Dentsply reported Q2 earnings of 65 cents that missed estimates by a penny. Revenue of $992.7 million missed the estimate for 1,004 million. Sales in the U.S. fell 9.7% but sales in Europe rose 2.5%. They guided for the full year for earnings of $2.65-$2.75.

The stock was crushed on the miss with a $9 drop over the following week.

However, there was a reason for the miss. Effective September 1st, they moved from a single distributor to multiple distributors. The existing distributor slowed purchases in the quarter in order to reduce inventory before the change in the distribution model.

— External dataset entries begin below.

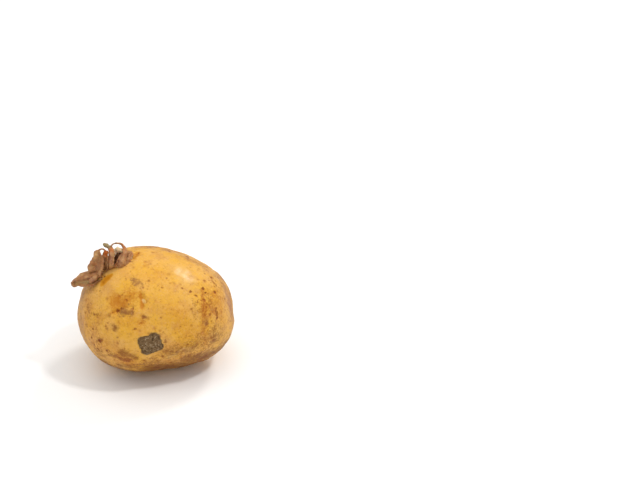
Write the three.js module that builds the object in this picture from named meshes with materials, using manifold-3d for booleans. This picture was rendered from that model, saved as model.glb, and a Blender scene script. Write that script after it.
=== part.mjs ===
// A yellow ware potato, fresh from the field: one egg-shaped tuber with shallow eyes, a flat spot
// that it rests on, and a torn strip of its own skin standing in tongues near its blunt end.
// Millimetres. +X runs along the tuber to its narrow end, +Y across it, +Z up.
// The origin is the middle of the flat spot.
import * as THREE from "three";
import { mergeVertices } from "three/addons/utils/BufferGeometryUtils.js";
import Module from "manifold-3d";

// Driving dimensions of the tuber.
const LENGTH = 78.4;
const DEPTH = 67;
const HEIGHT = 63;
const TAPER = 0.17; // how much thicker the blunt half is than the narrow half
const END_FULLNESS = 0.12; // how much squarer than an ellipse the two ends are
const REST_DEPTH = 2; // how far the underside is flattened where it lay in the ground
const REST_BLEND = 0.45; // half the height over which the flat spot runs out into the round
const MEAN_RADIUS = 34; // turns an angle about the centre into a distance along the skin
const BROW_ABOVE = 7; // how far over an eye its brow stands, in degrees
const BROW_SHARE = 0.4; // the brow's height as a share of the eye's depth
const SURFACE_DETAIL = 15; // divisions of each edge of the starting icosahedron

// The loose skin: one torn strip, pleated into tongues that all rise from the same tear.
const SKIN_THICKNESS = 0.9;
const TONGUE_DIVISIONS = 6; // along its length
const TONGUE_WIDTH_DIVISIONS = 3;
const ROOT_BURIED = 1.8; // how deep a tongue starts under the tuber's surface

// Each tongue stands on the tear at its root and sets off along its heading, with its face turned to
// its facing. It narrows to its tip, a share of its width, and curls towards its face by its curl, in
// degrees, or away from it where the curl is below 0.
const TONGUES = [
  {
    // Droops over the blunt end.
    root: [-27, -8, 53],
    heading: [-1, -0.15, 0.05],
    facing: [0, -0.6, 0.8],
    length: 15,
    width: 8.5,
    tip: 0.35,
    curl: -40,
  },
  {
    // The tall leaf in the middle.
    root: [-25.5, -8, 54.5],
    heading: [-0.1, 0, 1],
    facing: [-0.35, -1, 0],
    length: 15.5,
    width: 7.5,
    tip: 0.6,
    curl: -25,
  },
  {
    // A second leaf, turned nearly edge on.
    root: [-21.5, -7, 57],
    heading: [-0.1, 0, 1],
    facing: [-0.6, -0.8, 0],
    length: 14,
    width: 6.5,
    tip: 0.5,
    curl: -35,
  },
  {
    // A low pleat.
    root: [-17, -5, 59],
    heading: [0.2, 0, 0.9],
    facing: [-0.5, -0.9, 0.2],
    length: 11,
    width: 6.5,
    tip: 0.6,
    curl: -40,
  },
  {
    // Lies back down on the sound skin.
    root: [-14, -4, 60.2],
    heading: [0.8, 0.3, 0.5],
    facing: [-0.2, -0.6, 0.8],
    length: 10,
    width: 7,
    tip: 0.5,
    curl: -55,
  },
];

const SKIN_COLOUR = 0xc79a4b;

// Swellings (height above 0) and hollows (height below 0) that give the tuber its own outline.
// Each is seen from the centre at an azimuth (0 is +X, 90 is +Y) and an elevation, in degrees.
const SHAPE = [
  { azimuth: -12, elevation: -14, spread: 11, height: 1 }, // bulge under the narrow end
  { azimuth: -6, elevation: 9, spread: 10, height: -1.3 }, // slack above that bulge
  { azimuth: -30, elevation: -38, spread: 15, height: 0.4 }, // full underside of the narrow half
  { azimuth: -74, elevation: -38, spread: 12, height: -1.9 }, // fold low on the front
  { azimuth: -122, elevation: -54, spread: 20, height: -1.7 }, // undercut below the blunt end
  { azimuth: -55, elevation: 24, spread: 17, height: 0.9 }, // smooth brow of the front
  { azimuth: -38, elevation: 38, spread: 7, height: -0.5 }, // upper end of the hollow across the front
  { azimuth: -47, elevation: 14, spread: 9, height: -0.9 }, // lower end of that hollow
  { azimuth: 160, elevation: 30, spread: 17, height: -1.6 }, // slope behind the loose skin
  { azimuth: 23, elevation: 33, spread: 17, height: -1.4 }, // slope at the back of the narrow end
  { azimuth: 78, elevation: 4, spread: 22, height: -1.5 }, // flat stretch on the back
  { azimuth: 120, elevation: -22, spread: 18, height: 1 }, // low shoulder on the back
  { azimuth: 0, elevation: -64, spread: 14, height: 1.3 }, // heel under the narrow half
  { azimuth: 165, elevation: -62, spread: 16, height: -1.2 }, // rise of the underside to the blunt end
];

// Eyes: a hollow with a low brow above it, towards the blunt end's crown.
const EYES = [
  { azimuth: -113, elevation: 34, width: 12, depth: 1.2 }, // wide eye on the front
  { azimuth: -95.5, elevation: 39, width: 4.5, depth: 1.3 }, // its slit-like neighbour
  { azimuth: -94.5, elevation: 23, width: 5, depth: 0.5 },
  { azimuth: 148, elevation: -6, width: 6, depth: 1.3 },
  { azimuth: 96, elevation: 34, width: 6, depth: 1.4 },
  { azimuth: 62, elevation: -14, width: 5.5, depth: 1.2 },
  { azimuth: 20, elevation: 40, width: 5.5, depth: 1.2 },
  { azimuth: 4, elevation: -3, width: 4.5, depth: 1.3 }, // stem scar at the narrow end
];

function direction(azimuth, elevation) {
  const around = THREE.MathUtils.degToRad(azimuth);
  const up = THREE.MathUtils.degToRad(elevation);
  return new THREE.Vector3(Math.cos(up) * Math.cos(around), Math.cos(up) * Math.sin(around), Math.sin(up));
}

// How strongly something at one direction is felt at another, from 1 at its middle down to 0.
function nearness(from, to, spread) {
  const away = (from.angleTo(to) * MEAN_RADIUS) / spread;
  return Math.exp(-away * away);
}

// The skin's point straight out from the centre in the given direction, before the underside is
// flattened. The centre is also the origin here.
function skinPoint(outward) {
  const along = outward.x;
  const girth = 1 + END_FULLNESS * along * along - TAPER * along * (1 - along * along);
  const point = new THREE.Vector3(
    (LENGTH / 2) * along,
    (DEPTH / 2) * outward.y * girth,
    (HEIGHT / 2) * outward.z * girth,
  );
  for (const { azimuth, elevation, spread, height } of SHAPE) {
    point.addScaledVector(outward, height * nearness(direction(azimuth, elevation), outward, spread));
  }
  for (const { azimuth, elevation, width, depth } of EYES) {
    point.addScaledVector(outward, -depth * nearness(direction(azimuth, elevation), outward, width / 2));
    const brow = nearness(direction(azimuth, elevation + BROW_ABOVE), outward, width / 2);
    point.addScaledVector(outward, BROW_SHARE * depth * brow);
  }
  return point;
}

// Height above the ground, level over the flat spot and running out smoothly into the round.
function restingHeight(z) {
  const above = z + HEIGHT / 2 - REST_DEPTH;
  if (above <= -REST_BLEND) return 0;
  if (above >= REST_BLEND) return above;
  return (above + REST_BLEND) ** 2 / (4 * REST_BLEND);
}

function tuberGeometry() {
  const geometry = new THREE.IcosahedronGeometry(1, SURFACE_DETAIL);
  const position = geometry.getAttribute("position");
  for (let i = 0; i < position.count; i++) {
    const point = skinPoint(new THREE.Vector3().fromBufferAttribute(position, i).normalize());
    position.setXYZ(i, point.x, point.y, restingHeight(point.z));
  }
  return geometry;
}

const wasm = await Module();
wasm.setup();

function solidFrom(geometry) {
  geometry.deleteAttribute("normal");
  geometry.deleteAttribute("uv");
  const merged = mergeVertices(geometry, 1e-3);
  const vertProperties = merged.getAttribute("position").array;
  const triVerts = new Uint32Array(merged.index.array);
  return new wasm.Manifold(new wasm.Mesh({ numProp: 3, vertProperties, triVerts }));
}

function geometryFrom(solid) {
  const { vertProperties, triVerts } = solid.getMesh();
  const geometry = new THREE.BufferGeometry();
  geometry.setAttribute("position", new THREE.BufferAttribute(vertProperties, 3));
  geometry.setIndex(new THREE.BufferAttribute(triVerts, 1));
  geometry.computeVertexNormals();
  return geometry;
}

// A thin plate that tapers to its tip, bent round its own X axis and set on the tear.
function tongueGeometry({ root, heading, facing, length, width, tip, curl }) {
  const geometry = new THREE.BoxGeometry(1, 1, SKIN_THICKNESS, TONGUE_WIDTH_DIVISIONS, TONGUE_DIVISIONS, 1);
  const position = geometry.getAttribute("position");
  const wholeBend = THREE.MathUtils.degToRad(curl);
  const bendRadius = length / wholeBend;
  for (let i = 0; i < position.count; i++) {
    const along = position.getY(i) + 0.5;
    const sideways = width * position.getX(i) * (1 - (1 - tip) * along * along);
    const fromBendCentre = bendRadius - position.getZ(i);
    const bend = wholeBend * along;
    const reach = fromBendCentre * Math.sin(bend);
    const rise = bendRadius - fromBendCentre * Math.cos(bend);
    position.setXYZ(i, sideways, reach, rise);
  }
  const forward = new THREE.Vector3(...heading).normalize();
  const across = forward.clone().cross(new THREE.Vector3(...facing)).normalize();
  const outward = across.clone().cross(forward);
  const start = new THREE.Vector3(...root).addScaledVector(forward, -ROOT_BURIED);
  geometry.applyMatrix4(new THREE.Matrix4().makeBasis(across, forward, outward).setPosition(start));
  return geometry;
}

let grown = solidFrom(tuberGeometry());
for (const tongue of TONGUES) {
  grown = grown.add(solidFrom(tongueGeometry(tongue)));
}

const potato = new THREE.Mesh(
  geometryFrom(grown),
  new THREE.MeshStandardMaterial({ color: SKIN_COLOUR, roughness: 0.62, metalness: 0 }),
);
potato.name = "potato";

const part = new THREE.Group();
part.add(potato);

export default part;
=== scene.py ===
import math
import random

import bpy
import numpy as np
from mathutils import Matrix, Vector, noise
from mathutils.kdtree import KDTree


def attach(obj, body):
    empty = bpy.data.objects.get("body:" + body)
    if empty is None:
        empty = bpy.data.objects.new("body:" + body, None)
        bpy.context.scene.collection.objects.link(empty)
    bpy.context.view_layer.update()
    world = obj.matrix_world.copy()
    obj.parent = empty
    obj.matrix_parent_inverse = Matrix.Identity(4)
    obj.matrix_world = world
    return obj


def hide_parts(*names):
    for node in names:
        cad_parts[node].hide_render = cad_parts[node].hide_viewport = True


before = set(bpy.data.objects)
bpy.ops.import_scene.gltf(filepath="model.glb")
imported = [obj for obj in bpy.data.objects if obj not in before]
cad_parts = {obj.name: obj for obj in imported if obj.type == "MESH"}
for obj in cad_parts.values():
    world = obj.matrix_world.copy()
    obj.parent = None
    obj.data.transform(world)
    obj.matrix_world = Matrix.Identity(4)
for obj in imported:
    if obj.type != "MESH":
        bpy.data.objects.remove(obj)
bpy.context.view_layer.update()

mm = 0.001
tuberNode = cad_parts["potato"]


# small helpers for working on one object at a time

def deselectAll():
    active = bpy.context.view_layer.objects.active
    if active and active.mode != "OBJECT":
        bpy.ops.object.mode_set(mode="OBJECT")
    bpy.ops.object.select_all(action="DESELECT")


def makeActive(piece):
    deselectAll()
    piece.select_set(True)
    bpy.context.view_layer.objects.active = piece


def editAll(piece):
    makeActive(piece)
    bpy.ops.object.mode_set(mode="EDIT")
    bpy.ops.mesh.select_all(action="SELECT")


def leaveEdit():
    bpy.ops.object.mode_set(mode="OBJECT")


def applyModifier(piece, kind, **settings):
    makeActive(piece)
    modifier = piece.modifiers.new(kind.title(), kind)
    for name, value in settings.items():
        setattr(modifier, name, value)
    bpy.ops.object.modifier_apply(modifier=modifier.name)


def smooth(piece):
    makeActive(piece)
    bpy.ops.object.shade_smooth_by_angle(angle=math.radians(180))


def pointsOf(piece):
    flat = np.empty(len(piece.data.vertices) * 3)
    piece.data.vertices.foreach_get("co", flat)
    return flat.reshape(-1, 3)


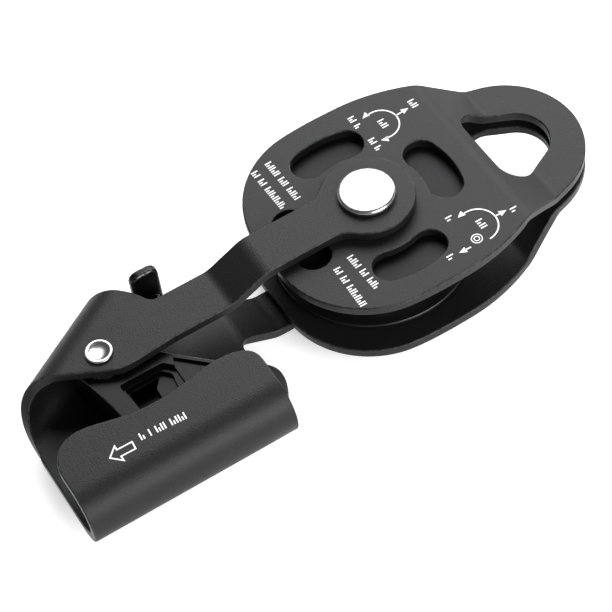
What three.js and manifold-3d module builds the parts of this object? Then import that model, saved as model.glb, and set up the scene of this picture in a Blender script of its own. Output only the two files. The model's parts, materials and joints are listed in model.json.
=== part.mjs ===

The CEO said "In September, we should begin to benefit from the expanded distribution of our equipment in North America which should drive growth in the back half of this year and beyond. As we work through the distribution transition and integration initiatives, we are strengthening our foundation for the future. We believe that this should translate into more consistent growth and strong double digit earnings growth in the back half of the year creating momentum exiting the year going into 2018."

Shares have begun to rebound and should return to their highs on the "double digit earnings growth" guidance.

Earnings Nov 8th.

There are no Nov/Dec options. I am using the January but just because we buy time does not mean we have to use it.

Position 9/11/17:

Long Jan $60 call @ $2.70, see portfolio graphic for stop loss.